» TASK REQUIREMENTS
Starting at the line with "Model this object" and stopping at the line with "cheek_length = 300.0", repeat each line exactly. Include both and omit the rest.

» RECORDS FOR PROCESSING
'''
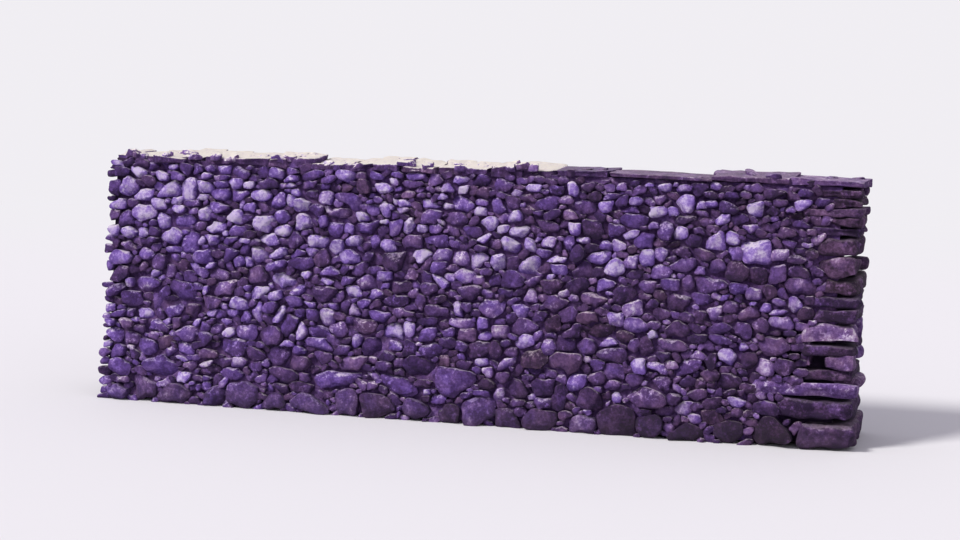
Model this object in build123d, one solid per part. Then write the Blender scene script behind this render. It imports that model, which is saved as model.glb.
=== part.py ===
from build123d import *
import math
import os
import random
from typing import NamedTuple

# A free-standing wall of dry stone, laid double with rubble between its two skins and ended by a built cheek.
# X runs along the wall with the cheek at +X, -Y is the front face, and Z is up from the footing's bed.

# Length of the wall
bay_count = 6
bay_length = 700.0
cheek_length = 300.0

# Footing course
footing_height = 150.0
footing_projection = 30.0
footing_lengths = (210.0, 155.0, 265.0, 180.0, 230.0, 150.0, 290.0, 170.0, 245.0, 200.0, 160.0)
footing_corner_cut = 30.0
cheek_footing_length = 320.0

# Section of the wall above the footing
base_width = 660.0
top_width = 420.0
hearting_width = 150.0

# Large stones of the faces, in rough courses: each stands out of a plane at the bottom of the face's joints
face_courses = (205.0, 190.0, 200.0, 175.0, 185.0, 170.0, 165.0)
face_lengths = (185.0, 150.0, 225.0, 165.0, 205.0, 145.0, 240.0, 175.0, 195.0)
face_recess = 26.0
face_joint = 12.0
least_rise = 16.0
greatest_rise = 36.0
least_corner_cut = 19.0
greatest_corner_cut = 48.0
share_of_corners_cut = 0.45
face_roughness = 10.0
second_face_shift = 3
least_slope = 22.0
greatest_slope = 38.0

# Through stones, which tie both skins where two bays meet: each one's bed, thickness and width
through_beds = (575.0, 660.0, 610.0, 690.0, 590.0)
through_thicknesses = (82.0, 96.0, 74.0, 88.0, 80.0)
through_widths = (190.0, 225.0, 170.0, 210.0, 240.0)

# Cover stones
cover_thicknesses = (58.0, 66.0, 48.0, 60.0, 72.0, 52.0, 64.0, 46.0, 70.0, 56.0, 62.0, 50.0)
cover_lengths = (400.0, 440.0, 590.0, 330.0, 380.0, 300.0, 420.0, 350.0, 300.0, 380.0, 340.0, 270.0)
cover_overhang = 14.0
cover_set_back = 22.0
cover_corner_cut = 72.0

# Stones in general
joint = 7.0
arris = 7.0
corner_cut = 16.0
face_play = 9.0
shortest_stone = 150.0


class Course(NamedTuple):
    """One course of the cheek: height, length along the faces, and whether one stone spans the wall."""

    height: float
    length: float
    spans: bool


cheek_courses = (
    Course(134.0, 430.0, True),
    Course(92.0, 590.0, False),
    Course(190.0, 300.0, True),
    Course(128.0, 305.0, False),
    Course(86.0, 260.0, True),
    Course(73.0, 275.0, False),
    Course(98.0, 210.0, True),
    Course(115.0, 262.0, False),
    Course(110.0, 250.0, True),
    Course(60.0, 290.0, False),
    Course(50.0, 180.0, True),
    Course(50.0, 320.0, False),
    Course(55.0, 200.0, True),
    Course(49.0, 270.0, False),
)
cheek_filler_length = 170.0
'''
'''
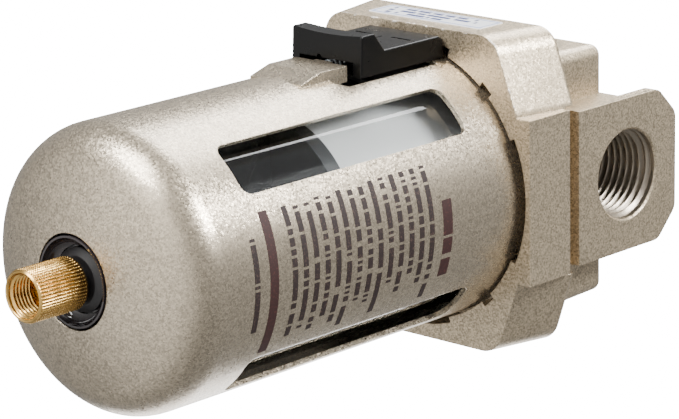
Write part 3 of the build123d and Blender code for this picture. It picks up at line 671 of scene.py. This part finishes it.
'''
» RESPONSE TO THE EXERCISE
Model this object in build123d, one solid per part. Then write the Blender scene script behind this render. It imports that model, which is saved as model.glb.
=== part.py ===
from build123d import *
import math
import os
import random
from typing import NamedTuple

# A free-standing wall of dry stone, laid double with rubble between its two skins and ended by a built cheek.
# X runs along the wall with the cheek at +X, -Y is the front face, and Z is up from the footing's bed.

# Length of the wall
bay_count = 6
bay_length = 700.0
cheek_length = 300.0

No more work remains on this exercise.